>>>>>

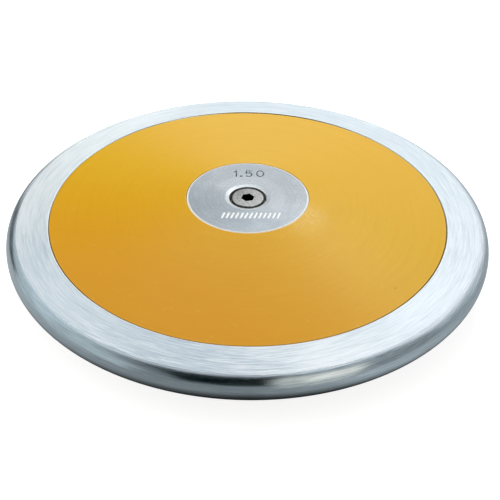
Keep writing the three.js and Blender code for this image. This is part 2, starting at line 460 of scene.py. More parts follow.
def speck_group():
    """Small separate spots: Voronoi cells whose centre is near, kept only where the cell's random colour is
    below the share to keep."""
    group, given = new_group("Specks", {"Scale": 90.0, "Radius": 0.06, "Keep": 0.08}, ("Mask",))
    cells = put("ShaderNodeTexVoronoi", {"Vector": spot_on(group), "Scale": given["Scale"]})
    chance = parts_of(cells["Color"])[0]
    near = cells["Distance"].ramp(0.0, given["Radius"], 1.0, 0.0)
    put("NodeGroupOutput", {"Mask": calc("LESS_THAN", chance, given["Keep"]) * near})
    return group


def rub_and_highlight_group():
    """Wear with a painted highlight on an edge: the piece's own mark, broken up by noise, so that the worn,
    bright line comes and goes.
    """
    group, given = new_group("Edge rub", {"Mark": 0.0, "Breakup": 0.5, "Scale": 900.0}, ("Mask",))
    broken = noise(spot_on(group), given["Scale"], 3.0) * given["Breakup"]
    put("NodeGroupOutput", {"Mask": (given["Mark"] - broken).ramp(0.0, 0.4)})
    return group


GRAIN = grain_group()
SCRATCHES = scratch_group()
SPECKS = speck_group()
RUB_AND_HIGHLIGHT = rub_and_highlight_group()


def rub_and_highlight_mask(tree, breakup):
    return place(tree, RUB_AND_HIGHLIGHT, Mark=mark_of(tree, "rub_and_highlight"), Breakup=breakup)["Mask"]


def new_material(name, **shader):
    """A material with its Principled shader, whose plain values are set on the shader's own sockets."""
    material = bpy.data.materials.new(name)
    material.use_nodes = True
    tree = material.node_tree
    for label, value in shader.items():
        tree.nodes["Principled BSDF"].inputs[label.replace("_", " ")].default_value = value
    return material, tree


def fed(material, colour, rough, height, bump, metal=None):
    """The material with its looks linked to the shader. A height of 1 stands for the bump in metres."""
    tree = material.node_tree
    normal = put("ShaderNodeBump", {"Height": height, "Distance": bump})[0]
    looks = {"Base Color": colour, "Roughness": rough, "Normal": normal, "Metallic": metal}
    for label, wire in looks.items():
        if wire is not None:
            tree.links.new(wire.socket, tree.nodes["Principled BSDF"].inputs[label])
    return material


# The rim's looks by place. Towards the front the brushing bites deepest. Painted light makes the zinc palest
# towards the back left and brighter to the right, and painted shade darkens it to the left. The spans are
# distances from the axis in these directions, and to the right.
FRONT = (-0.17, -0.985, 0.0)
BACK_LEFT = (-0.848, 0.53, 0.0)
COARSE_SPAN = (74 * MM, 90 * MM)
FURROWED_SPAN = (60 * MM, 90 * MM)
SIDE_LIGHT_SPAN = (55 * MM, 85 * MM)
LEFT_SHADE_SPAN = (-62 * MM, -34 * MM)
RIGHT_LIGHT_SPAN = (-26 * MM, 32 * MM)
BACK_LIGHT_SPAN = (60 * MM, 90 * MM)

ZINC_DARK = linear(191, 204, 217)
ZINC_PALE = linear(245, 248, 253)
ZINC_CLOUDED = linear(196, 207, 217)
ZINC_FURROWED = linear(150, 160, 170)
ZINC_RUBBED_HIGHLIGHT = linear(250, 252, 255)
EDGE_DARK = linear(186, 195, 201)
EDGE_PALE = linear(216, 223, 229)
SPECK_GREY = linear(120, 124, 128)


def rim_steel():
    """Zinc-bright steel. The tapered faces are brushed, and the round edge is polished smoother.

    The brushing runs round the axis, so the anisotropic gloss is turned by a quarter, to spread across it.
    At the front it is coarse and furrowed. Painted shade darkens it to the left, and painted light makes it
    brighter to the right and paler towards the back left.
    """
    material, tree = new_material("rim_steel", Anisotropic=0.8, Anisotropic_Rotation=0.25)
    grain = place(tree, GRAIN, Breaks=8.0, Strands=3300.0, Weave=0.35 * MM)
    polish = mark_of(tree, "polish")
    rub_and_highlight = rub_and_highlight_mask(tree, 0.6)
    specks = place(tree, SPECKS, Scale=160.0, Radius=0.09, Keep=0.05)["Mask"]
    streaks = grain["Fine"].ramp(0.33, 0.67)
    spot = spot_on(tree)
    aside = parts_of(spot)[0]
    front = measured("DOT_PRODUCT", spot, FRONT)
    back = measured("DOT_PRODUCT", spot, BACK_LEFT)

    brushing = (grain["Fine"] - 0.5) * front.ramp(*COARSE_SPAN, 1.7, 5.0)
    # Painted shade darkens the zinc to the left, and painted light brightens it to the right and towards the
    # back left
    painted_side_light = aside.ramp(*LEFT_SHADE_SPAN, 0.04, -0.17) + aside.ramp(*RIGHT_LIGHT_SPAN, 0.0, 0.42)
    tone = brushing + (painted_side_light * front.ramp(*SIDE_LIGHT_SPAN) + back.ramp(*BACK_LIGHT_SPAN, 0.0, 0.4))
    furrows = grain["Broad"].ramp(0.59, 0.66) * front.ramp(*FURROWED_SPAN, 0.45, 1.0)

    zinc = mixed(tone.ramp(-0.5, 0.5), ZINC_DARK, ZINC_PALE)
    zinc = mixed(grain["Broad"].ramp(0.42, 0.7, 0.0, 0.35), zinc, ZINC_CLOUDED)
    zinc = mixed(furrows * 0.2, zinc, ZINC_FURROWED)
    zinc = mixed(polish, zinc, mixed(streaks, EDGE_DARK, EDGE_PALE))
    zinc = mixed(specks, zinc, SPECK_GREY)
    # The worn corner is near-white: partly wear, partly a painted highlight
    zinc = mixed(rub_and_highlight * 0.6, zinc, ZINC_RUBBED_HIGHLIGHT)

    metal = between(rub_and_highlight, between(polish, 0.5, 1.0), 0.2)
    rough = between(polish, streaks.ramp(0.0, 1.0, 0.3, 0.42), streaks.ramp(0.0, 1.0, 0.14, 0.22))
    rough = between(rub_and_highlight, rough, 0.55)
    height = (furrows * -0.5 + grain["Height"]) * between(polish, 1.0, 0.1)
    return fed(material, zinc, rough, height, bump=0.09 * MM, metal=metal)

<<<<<

The whole listing above needs to be written out again exactly.

Answer to the problem:
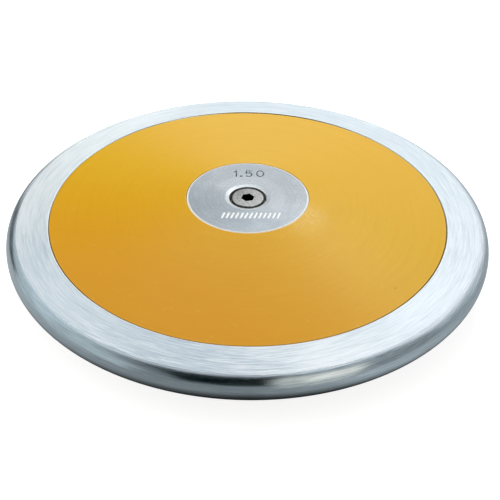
Keep writing the three.js and Blender code for this image. This is part 2, starting at line 460 of scene.py. More parts follow.
def speck_group():
    """Small separate spots: Voronoi cells whose centre is near, kept only where the cell's random colour is
    below the share to keep."""
    group, given = new_group("Specks", {"Scale": 90.0, "Radius": 0.06, "Keep": 0.08}, ("Mask",))
    cells = put("ShaderNodeTexVoronoi", {"Vector": spot_on(group), "Scale": given["Scale"]})
    chance = parts_of(cells["Color"])[0]
    near = cells["Distance"].ramp(0.0, given["Radius"], 1.0, 0.0)
    put("NodeGroupOutput", {"Mask": calc("LESS_THAN", chance, given["Keep"]) * near})
    return group


def rub_and_highlight_group():
    """Wear with a painted highlight on an edge: the piece's own mark, broken up by noise, so that the worn,
    bright line comes and goes.
    """
    group, given = new_group("Edge rub", {"Mark": 0.0, "Breakup": 0.5, "Scale": 900.0}, ("Mask",))
    broken = noise(spot_on(group), given["Scale"], 3.0) * given["Breakup"]
    put("NodeGroupOutput", {"Mask": (given["Mark"] - broken).ramp(0.0, 0.4)})
    return group


GRAIN = grain_group()
SCRATCHES = scratch_group()
SPECKS = speck_group()
RUB_AND_HIGHLIGHT = rub_and_highlight_group()


def rub_and_highlight_mask(tree, breakup):
    return place(tree, RUB_AND_HIGHLIGHT, Mark=mark_of(tree, "rub_and_highlight"), Breakup=breakup)["Mask"]


def new_material(name, **shader):
    """A material with its Principled shader, whose plain values are set on the shader's own sockets."""
    material = bpy.data.materials.new(name)
    material.use_nodes = True
    tree = material.node_tree
    for label, value in shader.items():
        tree.nodes["Principled BSDF"].inputs[label.replace("_", " ")].default_value = value
    return material, tree


def fed(material, colour, rough, height, bump, metal=None):
    """The material with its looks linked to the shader. A height of 1 stands for the bump in metres."""
    tree = material.node_tree
    normal = put("ShaderNodeBump", {"Height": height, "Distance": bump})[0]
    looks = {"Base Color": colour, "Roughness": rough, "Normal": normal, "Metallic": metal}
    for label, wire in looks.items():
        if wire is not None:
            tree.links.new(wire.socket, tree.nodes["Principled BSDF"].inputs[label])
    return material


# The rim's looks by place. Towards the front the brushing bites deepest. Painted light makes the zinc palest
# towards the back left and brighter to the right, and painted shade darkens it to the left. The spans are
# distances from the axis in these directions, and to the right.
FRONT = (-0.17, -0.985, 0.0)
BACK_LEFT = (-0.848, 0.53, 0.0)
COARSE_SPAN = (74 * MM, 90 * MM)
FURROWED_SPAN = (60 * MM, 90 * MM)
SIDE_LIGHT_SPAN = (55 * MM, 85 * MM)
LEFT_SHADE_SPAN = (-62 * MM, -34 * MM)
RIGHT_LIGHT_SPAN = (-26 * MM, 32 * MM)
BACK_LIGHT_SPAN = (60 * MM, 90 * MM)

ZINC_DARK = linear(191, 204, 217)
ZINC_PALE = linear(245, 248, 253)
ZINC_CLOUDED = linear(196, 207, 217)
ZINC_FURROWED = linear(150, 160, 170)
ZINC_RUBBED_HIGHLIGHT = linear(250, 252, 255)
EDGE_DARK = linear(186, 195, 201)
EDGE_PALE = linear(216, 223, 229)
SPECK_GREY = linear(120, 124, 128)


def rim_steel():
    """Zinc-bright steel. The tapered faces are brushed, and the round edge is polished smoother.

    The brushing runs round the axis, so the anisotropic gloss is turned by a quarter, to spread across it.
    At the front it is coarse and furrowed. Painted shade darkens it to the left, and painted light makes it
    brighter to the right and paler towards the back left.
    """
    material, tree = new_material("rim_steel", Anisotropic=0.8, Anisotropic_Rotation=0.25)
    grain = place(tree, GRAIN, Breaks=8.0, Strands=3300.0, Weave=0.35 * MM)
    polish = mark_of(tree, "polish")
    rub_and_highlight = rub_and_highlight_mask(tree, 0.6)
    specks = place(tree, SPECKS, Scale=160.0, Radius=0.09, Keep=0.05)["Mask"]
    streaks = grain["Fine"].ramp(0.33, 0.67)
    spot = spot_on(tree)
    aside = parts_of(spot)[0]
    front = measured("DOT_PRODUCT", spot, FRONT)
    back = measured("DOT_PRODUCT", spot, BACK_LEFT)

    brushing = (grain["Fine"] - 0.5) * front.ramp(*COARSE_SPAN, 1.7, 5.0)
    # Painted shade darkens the zinc to the left, and painted light brightens it to the right and towards the
    # back left
    painted_side_light = aside.ramp(*LEFT_SHADE_SPAN, 0.04, -0.17) + aside.ramp(*RIGHT_LIGHT_SPAN, 0.0, 0.42)
    tone = brushing + (painted_side_light * front.ramp(*SIDE_LIGHT_SPAN) + back.ramp(*BACK_LIGHT_SPAN, 0.0, 0.4))
    furrows = grain["Broad"].ramp(0.59, 0.66) * front.ramp(*FURROWED_SPAN, 0.45, 1.0)

    zinc = mixed(tone.ramp(-0.5, 0.5), ZINC_DARK, ZINC_PALE)
    zinc = mixed(grain["Broad"].ramp(0.42, 0.7, 0.0, 0.35), zinc, ZINC_CLOUDED)
    zinc = mixed(furrows * 0.2, zinc, ZINC_FURROWED)
    zinc = mixed(polish, zinc, mixed(streaks, EDGE_DARK, EDGE_PALE))
    zinc = mixed(specks, zinc, SPECK_GREY)
    # The worn corner is near-white: partly wear, partly a painted highlight
    zinc = mixed(rub_and_highlight * 0.6, zinc, ZINC_RUBBED_HIGHLIGHT)

    metal = between(rub_and_highlight, between(polish, 0.5, 1.0), 0.2)
    rough = between(polish, streaks.ramp(0.0, 1.0, 0.3, 0.42), streaks.ramp(0.0, 1.0, 0.14, 0.22))
    rough = between(rub_and_highlight, rough, 0.55)
    height = (furrows * -0.5 + grain["Height"]) * between(polish, 1.0, 0.1)
    return fed(material, zinc, rough, height, bump=0.09 * MM, metal=metal)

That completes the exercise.